The statue is the brainchild of Carl Elliott, Joe’s second cousin and a professor at the University of Minnesota, who had the idea for the statue after a 2017 white supremacist protest turned violent in Charlottesville, Virginia. “I thought, by virtue of our family history, maybe we’re in a position to do something that other people can’t,” says Elliott.

Carl Elliott got 20 members of his family to sign a petition that was sent to the South Carolina legislature asking for the statue to be placed on the state Capital grounds. “We never got a response from anyone in the legislature, but there was something good that came from it,” he says.

A historical marker that reads "Pioneers in Desegregation" outside Liberty Hill AME Church

Luther Ragin, the grandson of Briggs plaintiffs, is the founding CEO of the Global Impact Investing Network in New York City. When he saw Carl Elliott’s op-ed in the New York Times about the statue, Ragin offered a $100,000 donation. That’s about half of what is needed, and the Central Carolina Communities Foundation is raising the rest.

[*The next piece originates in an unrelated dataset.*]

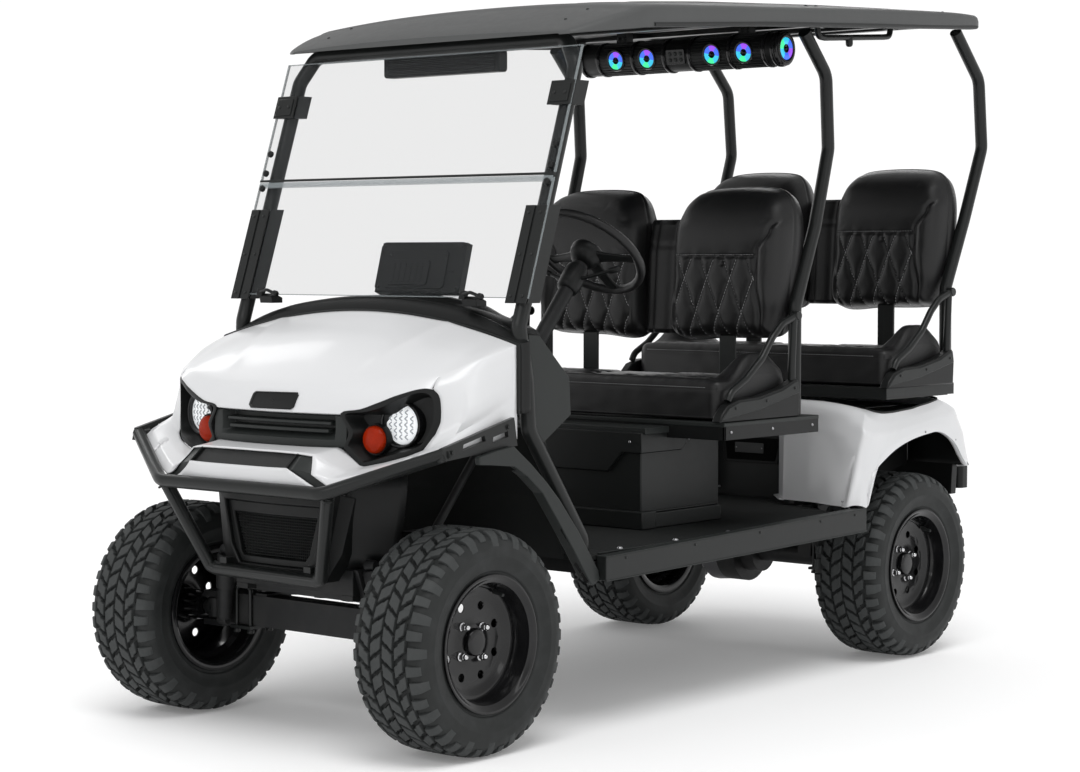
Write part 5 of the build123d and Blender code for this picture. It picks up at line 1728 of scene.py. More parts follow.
# y, drop from the top line, share of the hump
LINE = [(204, -34, 0), (206, -14, 0), (216, -4, 0.1), (234, 0, 0.6), (262, 1, 1), (292, 0, 1), (312, -6, 0.9), (322, -18, 0.7), (325, -34, 0.4), (322, -60, 0.2), (316, -96, 0), (312, -132, 0),
        (316, -170, 0), (318, -204, 0), (312, -224, 0), (296, -232, 0), (262, -234, 0)]
for x in xs:
    e = 1 - smoothstep(430, 474, abs(x))
    row = []
    for y, d, h in LINE:
        top = dash_top(x)
        z = top + d + hump(x) * h - (1 - e) * 6
        if d < -50:
            z = lerp(top, 1090, 0.75) + d
        row.append(Vector((x, y - (1 - e) * 5 * (1 if y > 290 else 0), z)))
    dash_rows.append(row)
D = Shape()
D.grid(dash_rows)
D.add(dash_rows[0], [tuple(range(len(LINE)))])
D.add(dash_rows[-1], [tuple(reversed(range(len(LINE))))])
dash = D.make("dashboard_shell", M["black"], stands_for="dashboard", smooth=50)
sub = dash.modifiers.new("smooth", "SUBSURF")
sub.levels = sub.render_levels = 1

F = Shape()
# pocket mouths, each a raised lip round a dark well, the well a near-black face of painted shade: x0, x1, z0, z1
for x0, x1, z0, z1 in ((-430, -250, 880, 1010), (-225, -60, 905, 1010), (395, 455, 880, 985)):
    lip = [(x0 - 7, z0 - 7), (x1 + 7, z0 - 7), (x1 + 7, z1 + 7), (x0 - 7, z1 + 7)]
    F.py(lip, 312, 327)
    F.py([(x0, z0), (x1, z0), (x1, z1), (x0, z1)], 326, 328, 1)
# switch row and key switch
for k in range(4):
    F.py([(20 + k * 34, 960), (44 + k * 34, 960), (44 + k * 34, 992), (20 + k * 34, 992)], 313, 328)
    F.py([(23 + k * 34, 963), (41 + k * 34, 963), (41 + k * 34, 989), (23 + k * 34, 984)], 327, 332, 1)
F.make("dash_fascia_details", [M["black"], M["deep_black_and_painted_shade"]], bevel=1.4)
G = Shape()
G.turned((180, 318, 930), (0, 1, 0), [(0, 17), (8, 17), (10, 15), (12, 12), (12, 7), (9, 6)], 28)
G.box(178.6, 181.4, 326, 352, 921, 939)
for x in (-445, -235, -40, 372, 462):
    for z in (866, 1022):
        G.dome_bolt((x if abs(x) < 440 else x * 0.99, 322, z), (0, 1, 0), 3.4)
G.make("dash_key_and_screws", M["zinc"], smooth=45)
H = Shape()
# cup holders let into the shelf each side of the centre; the near-black disc inside each ring is painted shade for the
# hollow
for cx in (-150, -250):
    z = dash_top(cx)
    H.ring_of((cx, 268, z + 1), (0, 0, 1), [(-2, 36), (2.6, 37), (4.4, 40), (3.0, 44), (0.4, 45), (-2, 45)], n=40)
    H.turned((cx, 268, z + 0.2), (0, 0, 1), [(0.2, 36.5), (1.6, 36.5)], 40, mat=1)
H.make("dash_cup_rings", [M["black"], M["deep_black_and_painted_shade"]], smooth=50)

# ---- steering wheel ------------------------------------------------------------------------------
T49 = math.radians(49)
WC = Vector((280, 745, 1228))
WN, WU, WV = Vector((0, math.cos(T49), math.sin(T49))), Vector((1, 0, 0)), Vector((0, math.sin(T49), -math.cos(T49)))


def on_wheel(r, a, h=0.0):
    a = math.radians(a)
    return WC + WU * (r * math.cos(a)) + WV * (r * math.sin(a)) + WN * h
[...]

For DeLaine, the statue and plaque would be the acknowledgement his father has deserved for almost 70 years. It also would send a signal to Summerton that the cause sometimes is bigger than anyone is willing to recognize.

“You would not believe the enmity I once had,” DeLaine says. “I would literally stop on the highway to spit on South Carolina’s ground before I left. That’s how much I hated the place. But, after my father died and my mother passed away, I realized I wanted to help. That’s what my father did, and I needed to do something to honor him, even if I will never go back there to live.

“I don’t waste my time with hate at this point. Anger doesn’t help me anymore.”